No plan to buy F 35A and rightly so. It has all of the current weapon integration limitations of F35B and is no use to the navy. There is no point in ordering more of either version unless and until block 4 allows us to use UK weapons. The current capability of the F35B is very limited which is why we seem to be reluctant to use it.
We are using the Typhoon quite hard in both air policing and strike roles. Buying 25/30 more would ensure we keep a (barely) adequate fleet to last until Tempest deliveries begin.

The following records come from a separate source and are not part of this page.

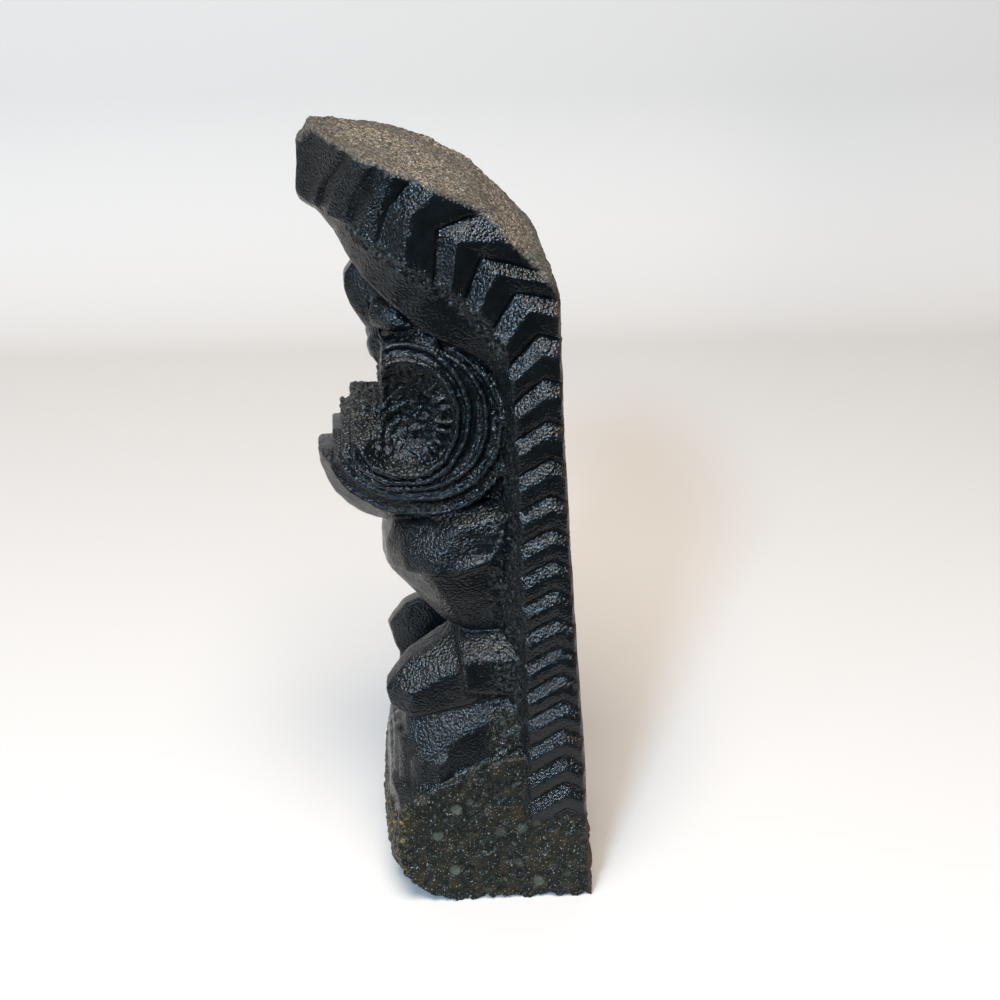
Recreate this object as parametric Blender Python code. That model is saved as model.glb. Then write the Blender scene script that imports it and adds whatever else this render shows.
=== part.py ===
"""Lava rock tiki figurine, cast in one piece.

The figure faces -Y and its left side faces +X. It stands on z = 0 with the origin under the
middle of its box. All carving is laid out on a master drawing of 52 x 60 x 168.4 units, one unit
to the millimetre at the present size, and at() turns a place on the drawing into metres.
"""
import math

import bmesh
import bpy
from mathutils import Vector

# Driving sizes in metres
HEIGHT = 0.1684          # floor to the tip of the hood
WIDTH = 0.052            # across the slab
DEPTH = 0.060            # tip of the hood to the back of the foot
CHEVRON_PITCH = 0.0066   # between chevrons at the foot of the side band
BEND_PITCH = 0.0101      # between chevrons over the bend of the hood
TIP_PITCH = 0.0062       # between chevrons towards the tip of the hood
CHEVRON_RELIEF = 0.21    # height of a chevron as a share of its pitch
TIP_RELIEF = 0.30        # the same for the chevrons near the tip, which are cut deeper
CHEVRON_ANGLE = 30.0     # slope of a chevron's arms at the foot of the band, in degrees
CHEVRON_START = 0.0225   # height of the lowest chevron's point
LIP_GROOVE = 0.0011      # depth of the grooves between the lip rings
BOWL_DEPTH = 0.0070      # depth of the hollow in each mouth lobe
TOE_RADIUS = 0.0029
EYE_RADIUS = 0.0034

# Master drawing: its size in units, and facets round a turned form
SHEET_WIDTH = 52.0
SHEET_DEPTH = 60.0
SHEET_HEIGHT = 168.4
ROUND_SIDES = 36
TOE_SIDES = 10
SHARP_ANGLE = 28.0       # edges steeper than this, in degrees, stay sharp

# Shape of the chevron band at each station: the place of a chevron's point as a share of the
# band's depth from the back edge, and the slopes of its two arms as shares of the chevron angle
APEX_SHARES = (0.33, 0.33, 0.33, 0.33, 0.36, 0.45, 0.44, 0.43, 0.43, 0.44, 0.47, 0.52, 0.58, 0.62, 0.62)
INNER_SWEEPS = (1.0, 1.0, 0.95, 0.70, 0.60, 0.60, 0.50, 0.65, 0.80, 0.55, -0.25, -0.45, -0.5, -0.5, -0.5)
BACK_SWEEPS = (1.0, 1.0, 1.0, 1.05, 1.15, 1.25, 1.70, 1.90, 1.65, 0.90, 0.75, 0.80, 0.85, 0.85, 0.85)
EDGE_SHARE = 0.06        # width of the turned-in rim at each edge of the band
CREST_SHARE = 0.58       # place of the crest between two grooves
TIP_CREST_SHARE = 0.45   # the same near the tip, where the side that faces the tip is wider
LEDGE_SHARE = 0.42       # height of the small ledge above each groove, against the crest
LEDGE_PLACE = 0.05       # place of the ledge above its groove
PLAIN_SHARE = 0.42       # flat foot of the wall, as a share of the lowest chevron's height
TIP_MARGIN = 0.2         # room kept free before the tip, as a share of the pitch

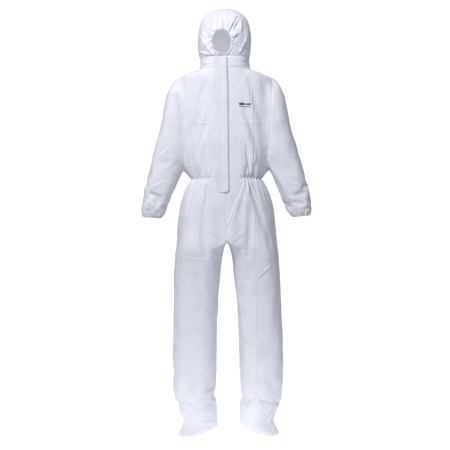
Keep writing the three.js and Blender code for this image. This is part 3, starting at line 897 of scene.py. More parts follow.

I presume the “F-35A” designation is typo/error. The government is in a difficult place, the assumption since at least 2020 was that a large Saudi order for at leas 48 more Typhoon’s would keep the Warton final assembly and checkout line humming until the late 2020’s. For various reasons (but mainly German objections when contract signature was imminent) that now seems unlikely, and France and Turkey have instead been invited to make proposals. There is probably no choice but a UK order for 24 Typhoon Tranche 4’s to fill the gap. But 47 F-35B’s (effectively 44 as the oldest 3 are test/training aircraft so unrepresentative of operational TR2/TR3 standards that they will surely soon be retired) is not simply enough to maintain two frontline squadrons of 12 aircraft each. Experience suggests (regardless of aircraft manufacturers eternal promises of lower maintenance requirements) that 60 airframes are required, implying 13 more aircraft are needed – probably ordered as a trickle of 2-3 a year. The Typhoon is slightly cheaper than the Lightening F-35B, but the MOD is still probably looking at spending an extra £1.5B over 5 years on fast jets than is allowed for in the current equipment plan. For comparison, that would be enough for three badly needed Batch 2 Type 31 frigates, whilst the last round of defence cuts in December “saved” just £500M over 10 years.
Yes you noted that 44 F35Bs is not really enough to maintain 2 front line squadrons..there will be 96 single seat typhoons maintaining 5 front line squadrons, Falklands flight, joint squadron and IX bomber squadron…in the end with 96 single seat typhoons the RAF will probably drop to 4 squadrons total + OCU.
I really despise the idea that the defence budget should be allocated towards preserving civvie jobs. It’s for buying kit and paying people to defend the country and our interests overseas, if necessary. I want the best kit operated by the best people in uniform.
More Typhoons that would be great ,but will starmer do the UK defence workers justice .He’s kicked the pensioners and the farmer’s in the teeth Labour don’t seem to do our own people any favours .Has for F35A never thought that was on the list ?
And which union rep said ordering more F35’s only amounts to 2-3 months work. That is just a ridiculous statement. Every single F35 ordered, globally, 15-20% is made in the UK. F35 will bring in far more revenue over many more decades than Typhoon. And 5th gen F35 manufacturing has more benefits to Tempest. I’d love more Typhoons in RAF service. But the RAF would rather have more F35’s.
Typhoon is a phenomenal jet but I’m confused why we don’t also build our F35B jets given that we are a Tier 1 partner. If Italy can build them then surely we can, which would more than enhance the skills for Tempest.
The Typhoon order seems increasingly necessary and if true cost is £65m per airframe, and can be delivered quickly because the production line is free, then that probably adresses short term need to increase mass to bolster conventional dettereant – any new f35b order will have to wait its turn in the f35 order book. We still need to plaće order for at least 34 more f35B but beyond that I still think cost benefits of a Split f35B /A order needs considering – £20m less capital per unit, £1.5m per unit lower annual costs. Japan, Singapore and Italy – possibly South Korea – all manage a mixed fleet. Given we are talking f35A orders beyond 2030 at earliest its surely worth considering?